The same pattern is holding a bit further out, in Cambria County, which includes Johnstown, said Raymond B. Wrabley, Jr., a political scientist at the University of Pittsburgh at Johnstown.

“Despite the fact that the Democrats still hold a voter registration edge, Wolf and Casey lost handily in Cambria County,” Wrabley said. “And despite all of his campaign ads and literature emphasizing his pro-life position and his NRA endorsement, five-term Democratic state Rep. Bryan Barbin was defeated, most likely due to the large number of straight Republican ballots cast.”

The national Democratic Party’s unease with energy extraction remains a significant drag on the party’s prospects in this corner of the state, which has significant natural gas and coal deposits.

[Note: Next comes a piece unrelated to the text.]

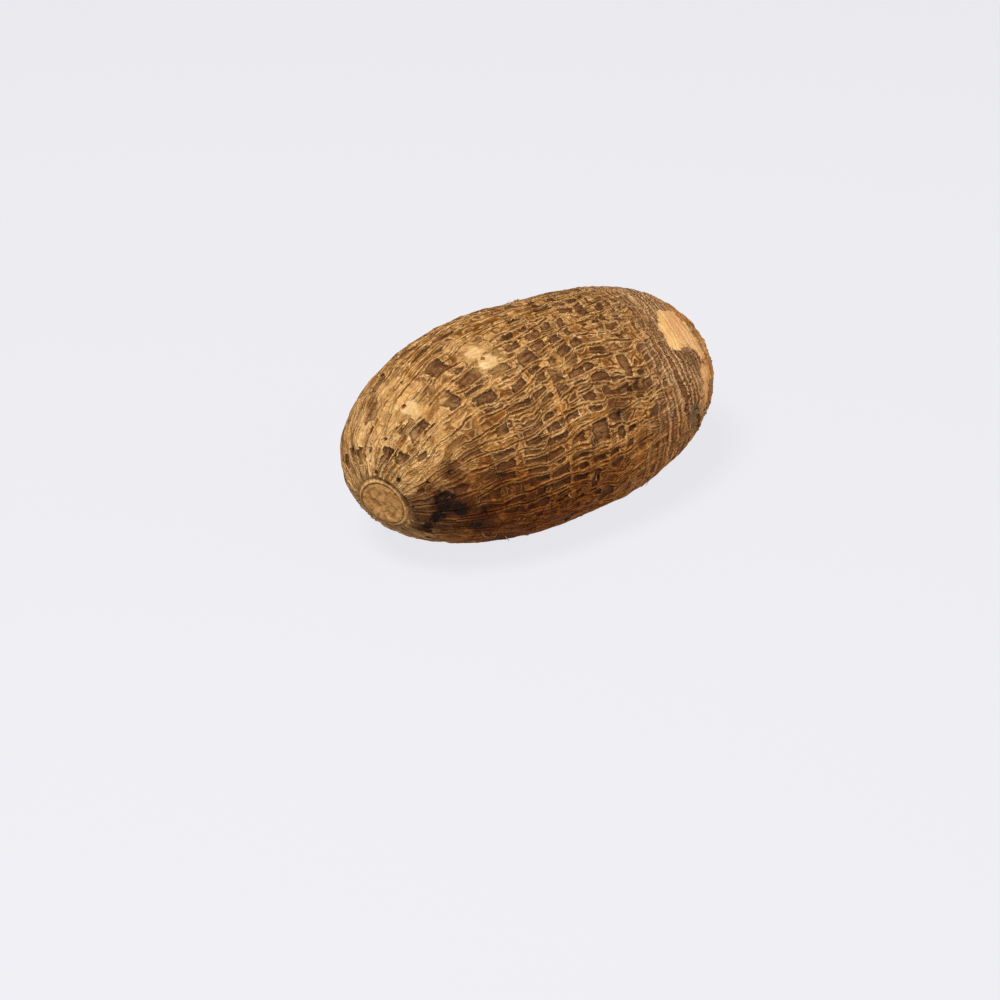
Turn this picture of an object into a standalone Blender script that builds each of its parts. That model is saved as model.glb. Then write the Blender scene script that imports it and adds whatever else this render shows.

“When you have a national policy that seems to alienate folks in oil and gas, that affects how the Democratic Party is viewed,” said Ward, the Republican consultant.

For those who can’t wait for two more years to see how the region’s politics develop, there will be a special election in the 37th state Senate district, the primarily Allegheny County district that Reschenthaler gave up in order to run for Lamb’s old congressional seat. The race could be competitive, politicos said.

“There will be a debate – should a moderate or a conservative get the Republican nomination?” Ward said. “The grassroots may gravitate to a more conservative candidate, which may or may not be a good thing for the GOP’s ability to keep the seat.”